(Data provided)
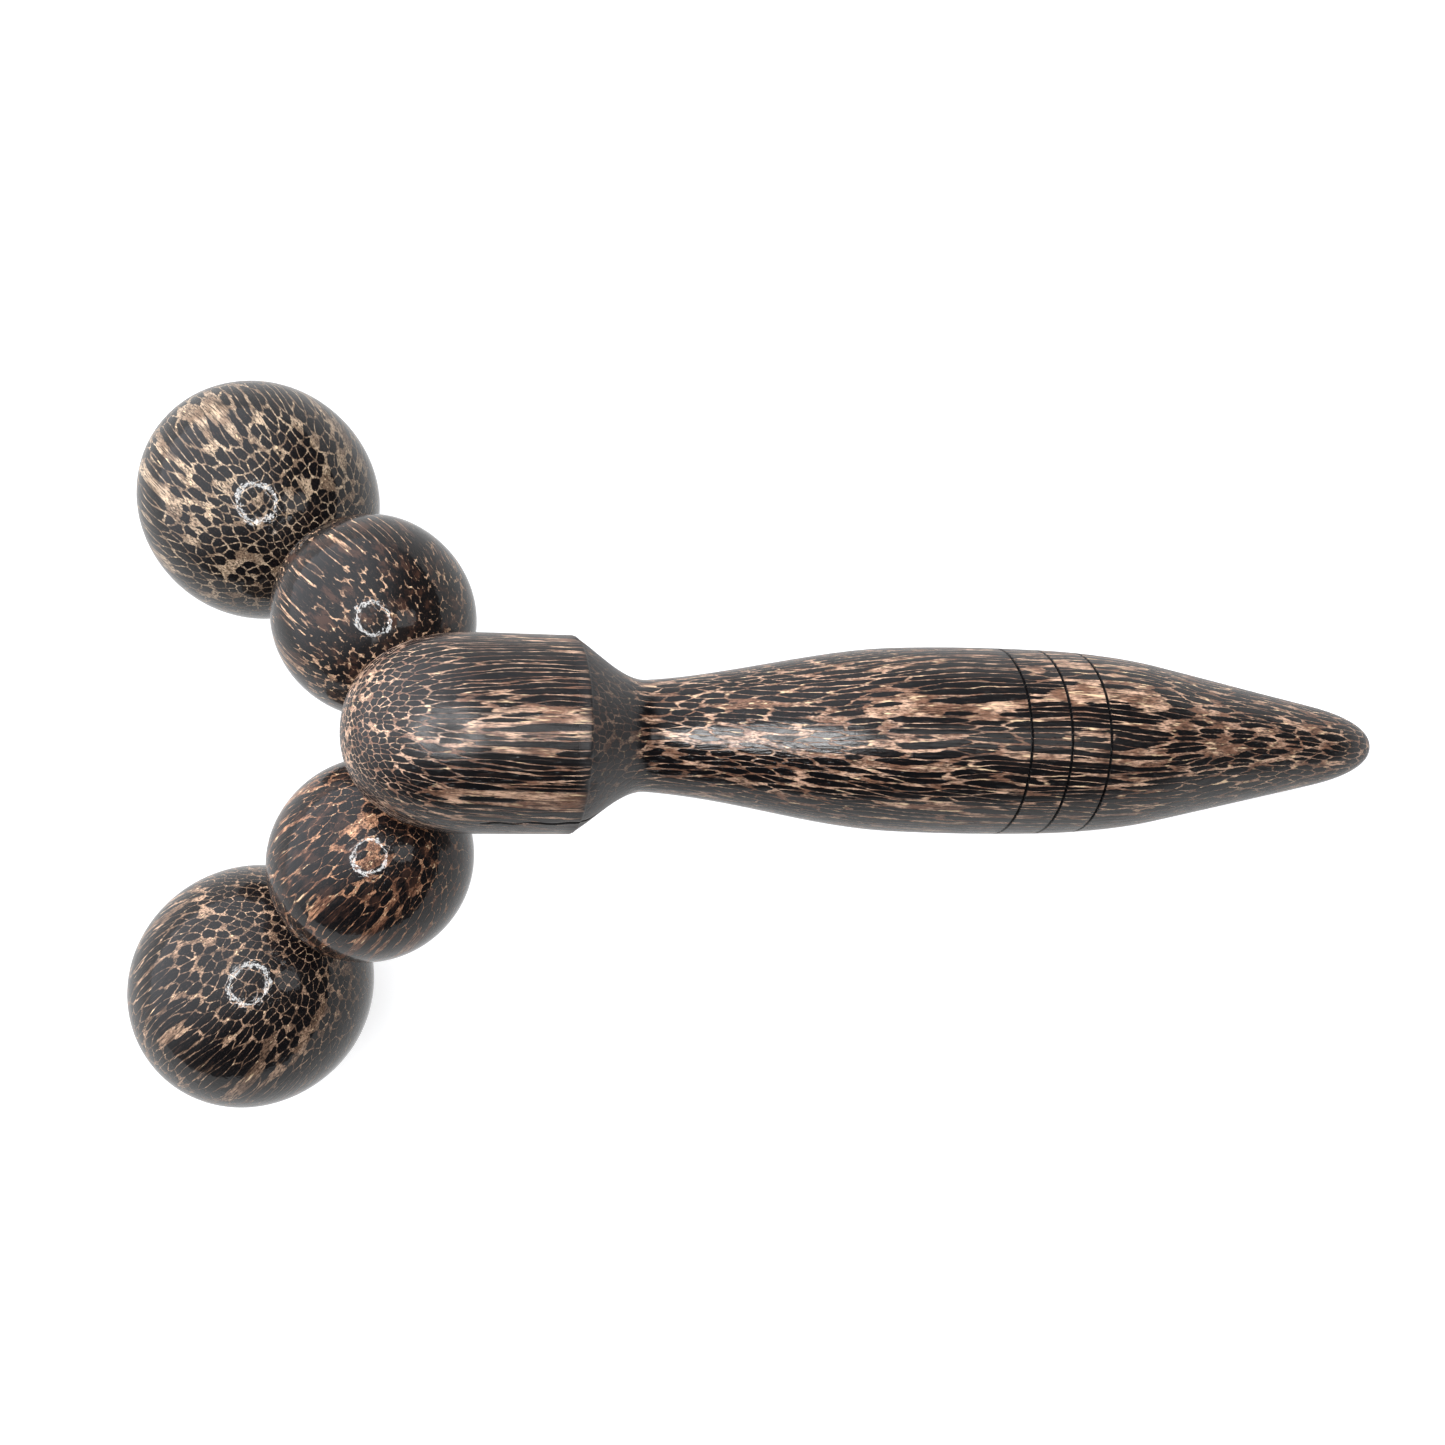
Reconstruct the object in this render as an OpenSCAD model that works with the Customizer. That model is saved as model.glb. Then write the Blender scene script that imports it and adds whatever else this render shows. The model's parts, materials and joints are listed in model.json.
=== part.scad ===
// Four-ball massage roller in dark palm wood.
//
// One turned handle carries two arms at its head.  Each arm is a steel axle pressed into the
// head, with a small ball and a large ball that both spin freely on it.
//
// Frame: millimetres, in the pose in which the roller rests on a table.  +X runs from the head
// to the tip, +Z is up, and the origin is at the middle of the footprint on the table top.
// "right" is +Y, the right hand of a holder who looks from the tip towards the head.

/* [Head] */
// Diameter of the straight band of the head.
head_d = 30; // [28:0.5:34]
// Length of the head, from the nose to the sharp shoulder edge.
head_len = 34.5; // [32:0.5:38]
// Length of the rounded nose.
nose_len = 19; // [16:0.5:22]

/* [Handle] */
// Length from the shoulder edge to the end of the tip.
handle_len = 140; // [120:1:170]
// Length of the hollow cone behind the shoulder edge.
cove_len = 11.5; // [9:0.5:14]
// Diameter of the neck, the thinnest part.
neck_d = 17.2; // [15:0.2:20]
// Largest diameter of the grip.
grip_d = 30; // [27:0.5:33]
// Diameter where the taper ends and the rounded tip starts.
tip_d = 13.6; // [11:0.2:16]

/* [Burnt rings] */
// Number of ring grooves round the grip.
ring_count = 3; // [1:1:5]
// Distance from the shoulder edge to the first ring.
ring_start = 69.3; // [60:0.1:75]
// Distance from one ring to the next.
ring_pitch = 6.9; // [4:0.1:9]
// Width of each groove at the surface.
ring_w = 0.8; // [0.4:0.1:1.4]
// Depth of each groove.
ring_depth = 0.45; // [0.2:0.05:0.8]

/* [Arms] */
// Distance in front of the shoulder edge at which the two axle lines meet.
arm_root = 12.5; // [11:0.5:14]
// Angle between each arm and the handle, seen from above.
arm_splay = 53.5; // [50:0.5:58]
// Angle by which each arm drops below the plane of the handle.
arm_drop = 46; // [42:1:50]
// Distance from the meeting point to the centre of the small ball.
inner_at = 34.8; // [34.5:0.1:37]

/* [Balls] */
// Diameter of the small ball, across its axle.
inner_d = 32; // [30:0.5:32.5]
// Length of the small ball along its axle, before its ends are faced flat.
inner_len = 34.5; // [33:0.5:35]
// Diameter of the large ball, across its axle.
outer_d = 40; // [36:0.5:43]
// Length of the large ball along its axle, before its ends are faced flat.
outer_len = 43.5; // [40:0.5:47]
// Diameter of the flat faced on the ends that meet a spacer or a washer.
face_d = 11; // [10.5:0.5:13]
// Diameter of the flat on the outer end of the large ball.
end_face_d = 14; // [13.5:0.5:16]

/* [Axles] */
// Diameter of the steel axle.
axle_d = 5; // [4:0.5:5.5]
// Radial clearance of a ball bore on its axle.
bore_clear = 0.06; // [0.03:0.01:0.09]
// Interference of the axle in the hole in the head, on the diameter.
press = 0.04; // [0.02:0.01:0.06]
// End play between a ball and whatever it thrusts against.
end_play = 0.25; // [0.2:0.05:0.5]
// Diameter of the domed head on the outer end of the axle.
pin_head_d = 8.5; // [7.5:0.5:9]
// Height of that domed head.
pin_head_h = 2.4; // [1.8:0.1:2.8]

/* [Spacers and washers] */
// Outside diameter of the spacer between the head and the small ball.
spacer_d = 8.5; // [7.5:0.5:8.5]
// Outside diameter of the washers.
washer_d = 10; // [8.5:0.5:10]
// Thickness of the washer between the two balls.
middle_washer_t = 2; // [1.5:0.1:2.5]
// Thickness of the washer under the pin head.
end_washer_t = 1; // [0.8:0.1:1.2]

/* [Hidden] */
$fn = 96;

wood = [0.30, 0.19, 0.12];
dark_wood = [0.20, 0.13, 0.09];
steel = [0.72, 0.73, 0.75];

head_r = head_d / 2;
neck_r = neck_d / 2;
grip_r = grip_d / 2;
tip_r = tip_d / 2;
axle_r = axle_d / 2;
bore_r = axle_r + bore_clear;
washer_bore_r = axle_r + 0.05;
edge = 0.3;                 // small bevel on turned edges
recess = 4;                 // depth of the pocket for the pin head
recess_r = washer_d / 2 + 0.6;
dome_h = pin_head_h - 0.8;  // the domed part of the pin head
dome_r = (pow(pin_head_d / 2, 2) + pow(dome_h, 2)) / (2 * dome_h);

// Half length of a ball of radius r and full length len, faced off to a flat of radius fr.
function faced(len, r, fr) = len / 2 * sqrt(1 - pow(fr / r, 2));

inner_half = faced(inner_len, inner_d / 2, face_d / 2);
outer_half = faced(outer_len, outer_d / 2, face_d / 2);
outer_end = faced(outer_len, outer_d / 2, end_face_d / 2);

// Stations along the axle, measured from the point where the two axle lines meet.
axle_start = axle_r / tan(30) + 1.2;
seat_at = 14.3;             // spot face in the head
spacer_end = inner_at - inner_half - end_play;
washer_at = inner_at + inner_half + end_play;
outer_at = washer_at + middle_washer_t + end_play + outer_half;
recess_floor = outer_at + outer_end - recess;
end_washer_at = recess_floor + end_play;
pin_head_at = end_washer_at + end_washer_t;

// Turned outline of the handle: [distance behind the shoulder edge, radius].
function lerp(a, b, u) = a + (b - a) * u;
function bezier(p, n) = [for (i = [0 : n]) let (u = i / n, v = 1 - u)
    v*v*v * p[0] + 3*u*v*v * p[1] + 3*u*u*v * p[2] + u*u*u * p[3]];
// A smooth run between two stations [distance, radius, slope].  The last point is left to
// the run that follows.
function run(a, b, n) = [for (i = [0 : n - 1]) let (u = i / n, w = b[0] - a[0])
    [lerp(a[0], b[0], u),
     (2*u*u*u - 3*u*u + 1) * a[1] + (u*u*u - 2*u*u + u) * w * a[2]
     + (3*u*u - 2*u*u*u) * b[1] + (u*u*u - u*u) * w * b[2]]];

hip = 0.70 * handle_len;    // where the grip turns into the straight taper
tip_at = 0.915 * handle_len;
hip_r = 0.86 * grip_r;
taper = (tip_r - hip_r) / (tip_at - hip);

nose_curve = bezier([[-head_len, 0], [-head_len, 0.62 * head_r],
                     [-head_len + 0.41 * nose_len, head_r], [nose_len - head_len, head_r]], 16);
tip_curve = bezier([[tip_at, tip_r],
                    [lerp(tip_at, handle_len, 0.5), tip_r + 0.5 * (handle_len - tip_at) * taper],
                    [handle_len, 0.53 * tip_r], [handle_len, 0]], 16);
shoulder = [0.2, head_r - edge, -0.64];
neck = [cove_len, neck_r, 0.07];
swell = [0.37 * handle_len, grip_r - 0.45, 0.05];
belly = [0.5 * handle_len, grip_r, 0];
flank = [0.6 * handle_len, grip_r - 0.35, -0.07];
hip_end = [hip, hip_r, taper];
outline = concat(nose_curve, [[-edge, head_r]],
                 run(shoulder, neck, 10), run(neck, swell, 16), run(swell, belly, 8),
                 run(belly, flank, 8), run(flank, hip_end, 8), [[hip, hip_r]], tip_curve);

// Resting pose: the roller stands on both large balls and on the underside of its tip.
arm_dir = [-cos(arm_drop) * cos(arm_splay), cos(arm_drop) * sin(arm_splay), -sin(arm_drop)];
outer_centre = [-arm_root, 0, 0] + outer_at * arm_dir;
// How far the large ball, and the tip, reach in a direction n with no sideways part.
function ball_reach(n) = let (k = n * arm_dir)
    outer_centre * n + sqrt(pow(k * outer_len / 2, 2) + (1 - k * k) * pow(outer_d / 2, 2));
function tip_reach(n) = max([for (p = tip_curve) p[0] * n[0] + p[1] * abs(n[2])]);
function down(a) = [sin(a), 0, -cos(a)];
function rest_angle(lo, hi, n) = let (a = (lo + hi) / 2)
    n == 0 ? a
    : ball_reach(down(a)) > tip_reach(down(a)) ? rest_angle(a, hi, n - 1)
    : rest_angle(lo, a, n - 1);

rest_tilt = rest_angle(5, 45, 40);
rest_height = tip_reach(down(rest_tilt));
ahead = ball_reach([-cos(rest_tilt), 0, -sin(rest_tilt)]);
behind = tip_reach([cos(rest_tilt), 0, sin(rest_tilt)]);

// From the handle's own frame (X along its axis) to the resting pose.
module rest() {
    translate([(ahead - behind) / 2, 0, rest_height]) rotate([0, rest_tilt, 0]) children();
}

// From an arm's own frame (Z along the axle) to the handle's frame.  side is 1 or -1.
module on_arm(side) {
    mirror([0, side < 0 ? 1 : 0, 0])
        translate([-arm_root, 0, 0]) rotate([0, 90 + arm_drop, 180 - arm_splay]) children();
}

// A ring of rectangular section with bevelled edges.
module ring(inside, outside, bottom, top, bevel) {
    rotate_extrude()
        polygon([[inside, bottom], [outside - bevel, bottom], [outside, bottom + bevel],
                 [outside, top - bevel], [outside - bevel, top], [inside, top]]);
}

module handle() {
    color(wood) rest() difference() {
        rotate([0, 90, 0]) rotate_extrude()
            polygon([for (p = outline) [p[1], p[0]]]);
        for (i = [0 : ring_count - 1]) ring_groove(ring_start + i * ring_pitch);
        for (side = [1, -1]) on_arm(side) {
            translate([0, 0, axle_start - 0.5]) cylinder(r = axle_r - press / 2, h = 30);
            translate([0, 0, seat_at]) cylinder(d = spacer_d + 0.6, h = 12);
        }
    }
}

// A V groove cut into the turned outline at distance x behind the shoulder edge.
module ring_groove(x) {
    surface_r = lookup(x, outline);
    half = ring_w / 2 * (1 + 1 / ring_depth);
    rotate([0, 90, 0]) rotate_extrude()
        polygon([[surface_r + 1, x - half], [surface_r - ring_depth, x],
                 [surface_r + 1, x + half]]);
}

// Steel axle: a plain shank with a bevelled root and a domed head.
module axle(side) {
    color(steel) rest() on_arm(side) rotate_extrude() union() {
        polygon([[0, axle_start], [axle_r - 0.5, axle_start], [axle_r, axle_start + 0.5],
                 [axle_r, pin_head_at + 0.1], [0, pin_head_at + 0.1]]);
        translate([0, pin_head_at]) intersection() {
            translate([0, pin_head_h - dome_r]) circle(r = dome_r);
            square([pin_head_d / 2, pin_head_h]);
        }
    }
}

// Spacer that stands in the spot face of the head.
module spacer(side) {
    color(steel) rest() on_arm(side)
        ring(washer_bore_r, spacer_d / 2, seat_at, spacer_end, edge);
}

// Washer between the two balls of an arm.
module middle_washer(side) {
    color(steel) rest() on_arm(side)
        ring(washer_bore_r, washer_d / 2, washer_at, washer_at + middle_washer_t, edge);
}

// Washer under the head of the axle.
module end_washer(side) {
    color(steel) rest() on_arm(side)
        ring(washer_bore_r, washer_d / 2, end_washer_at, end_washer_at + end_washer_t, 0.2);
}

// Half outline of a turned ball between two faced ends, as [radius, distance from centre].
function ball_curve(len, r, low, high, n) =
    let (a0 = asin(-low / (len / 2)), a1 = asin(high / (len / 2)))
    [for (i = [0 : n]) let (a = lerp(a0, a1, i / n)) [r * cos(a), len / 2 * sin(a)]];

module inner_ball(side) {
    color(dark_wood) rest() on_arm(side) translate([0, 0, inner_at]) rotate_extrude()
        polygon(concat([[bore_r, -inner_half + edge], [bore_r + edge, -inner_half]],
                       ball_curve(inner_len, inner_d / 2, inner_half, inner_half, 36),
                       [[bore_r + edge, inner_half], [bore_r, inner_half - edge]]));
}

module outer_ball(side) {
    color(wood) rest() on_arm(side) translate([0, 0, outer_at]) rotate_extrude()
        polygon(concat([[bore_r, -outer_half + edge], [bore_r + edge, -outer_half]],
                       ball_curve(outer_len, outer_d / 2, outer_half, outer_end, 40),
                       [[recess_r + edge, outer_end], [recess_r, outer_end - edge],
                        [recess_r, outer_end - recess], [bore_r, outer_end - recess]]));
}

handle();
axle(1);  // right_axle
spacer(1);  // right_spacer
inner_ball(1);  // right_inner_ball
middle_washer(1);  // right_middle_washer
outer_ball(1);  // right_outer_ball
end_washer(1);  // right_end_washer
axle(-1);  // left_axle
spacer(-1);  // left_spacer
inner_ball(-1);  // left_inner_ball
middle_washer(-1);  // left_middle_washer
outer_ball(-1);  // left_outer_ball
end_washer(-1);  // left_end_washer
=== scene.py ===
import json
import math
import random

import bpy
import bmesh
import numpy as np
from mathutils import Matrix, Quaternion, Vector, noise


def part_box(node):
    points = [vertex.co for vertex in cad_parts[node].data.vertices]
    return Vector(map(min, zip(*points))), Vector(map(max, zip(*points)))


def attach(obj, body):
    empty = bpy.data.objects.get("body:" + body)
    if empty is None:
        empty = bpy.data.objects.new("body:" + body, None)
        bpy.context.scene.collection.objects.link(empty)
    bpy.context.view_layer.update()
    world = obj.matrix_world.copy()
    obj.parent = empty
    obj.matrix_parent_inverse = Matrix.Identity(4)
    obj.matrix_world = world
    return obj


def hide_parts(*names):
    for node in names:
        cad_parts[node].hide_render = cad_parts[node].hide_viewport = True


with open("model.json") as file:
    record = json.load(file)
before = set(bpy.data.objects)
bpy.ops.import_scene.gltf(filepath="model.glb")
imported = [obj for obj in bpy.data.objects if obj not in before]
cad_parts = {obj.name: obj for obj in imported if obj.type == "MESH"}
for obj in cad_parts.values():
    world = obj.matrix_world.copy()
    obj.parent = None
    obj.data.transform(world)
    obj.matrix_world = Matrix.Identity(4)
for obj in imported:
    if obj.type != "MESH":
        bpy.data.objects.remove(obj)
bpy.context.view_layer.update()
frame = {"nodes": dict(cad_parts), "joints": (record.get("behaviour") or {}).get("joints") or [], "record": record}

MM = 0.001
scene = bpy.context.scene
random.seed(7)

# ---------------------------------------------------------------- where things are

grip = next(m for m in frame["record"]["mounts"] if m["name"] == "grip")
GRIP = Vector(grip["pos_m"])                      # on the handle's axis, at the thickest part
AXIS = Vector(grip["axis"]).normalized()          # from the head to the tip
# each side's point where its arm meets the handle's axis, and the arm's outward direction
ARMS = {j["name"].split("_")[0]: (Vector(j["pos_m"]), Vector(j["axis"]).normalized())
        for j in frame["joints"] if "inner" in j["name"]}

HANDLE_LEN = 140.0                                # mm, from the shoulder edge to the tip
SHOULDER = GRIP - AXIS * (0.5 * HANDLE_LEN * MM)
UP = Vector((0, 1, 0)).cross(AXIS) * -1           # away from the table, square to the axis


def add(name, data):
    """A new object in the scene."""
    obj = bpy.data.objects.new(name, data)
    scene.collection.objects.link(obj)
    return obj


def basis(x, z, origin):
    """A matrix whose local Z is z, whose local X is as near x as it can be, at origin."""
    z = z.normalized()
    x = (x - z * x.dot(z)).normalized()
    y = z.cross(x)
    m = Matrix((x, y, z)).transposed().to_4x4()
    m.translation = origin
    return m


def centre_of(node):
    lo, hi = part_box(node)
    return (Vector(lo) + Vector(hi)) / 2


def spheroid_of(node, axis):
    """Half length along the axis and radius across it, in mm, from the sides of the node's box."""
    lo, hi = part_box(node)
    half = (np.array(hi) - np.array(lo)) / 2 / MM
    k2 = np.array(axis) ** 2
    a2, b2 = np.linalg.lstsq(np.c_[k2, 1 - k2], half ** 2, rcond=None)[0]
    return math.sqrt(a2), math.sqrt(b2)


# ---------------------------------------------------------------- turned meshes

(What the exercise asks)
Out of the data above, set down the lines from the one with "color(dark_wood) rest() on_arm(side)" to the one with "cad_parts[node].hide_render = cad_parts[node].hide_viewport", both included, exactly as written and with no additions.

(Correct output)
    color(dark_wood) rest() on_arm(side) translate([0, 0, inner_at]) rotate_extrude()
        polygon(concat([[bore_r, -inner_half + edge], [bore_r + edge, -inner_half]],
                       ball_curve(inner_len, inner_d / 2, inner_half, inner_half, 36),
                       [[bore_r + edge, inner_half], [bore_r, inner_half - edge]]));
}

module outer_ball(side) {
    color(wood) rest() on_arm(side) translate([0, 0, outer_at]) rotate_extrude()
        polygon(concat([[bore_r, -outer_half + edge], [bore_r + edge, -outer_half]],
                       ball_curve(outer_len, outer_d / 2, outer_half, outer_end, 40),
                       [[recess_r + edge, outer_end], [recess_r, outer_end - edge],
                        [recess_r, outer_end - recess], [bore_r, outer_end - recess]]));
}

handle();
axle(1);  // right_axle
spacer(1);  // right_spacer
inner_ball(1);  // right_inner_ball
middle_washer(1);  // right_middle_washer
outer_ball(1);  // right_outer_ball
end_washer(1);  // right_end_washer
axle(-1);  // left_axle
spacer(-1);  // left_spacer
inner_ball(-1);  // left_inner_ball
middle_washer(-1);  // left_middle_washer
outer_ball(-1);  // left_outer_ball
end_washer(-1);  // left_end_washer
=== scene.py ===
import json
import math
import random

import bpy
import bmesh
import numpy as np
from mathutils import Matrix, Quaternion, Vector, noise


def part_box(node):
    points = [vertex.co for vertex in cad_parts[node].data.vertices]
    return Vector(map(min, zip(*points))), Vector(map(max, zip(*points)))


def attach(obj, body):
    empty = bpy.data.objects.get("body:" + body)
    if empty is None:
        empty = bpy.data.objects.new("body:" + body, None)
        bpy.context.scene.collection.objects.link(empty)
    bpy.context.view_layer.update()
    world = obj.matrix_world.copy()
    obj.parent = empty
    obj.matrix_parent_inverse = Matrix.Identity(4)
    obj.matrix_world = world
    return obj


def hide_parts(*names):
    for node in names:
        cad_parts[node].hide_render = cad_parts[node].hide_viewport = True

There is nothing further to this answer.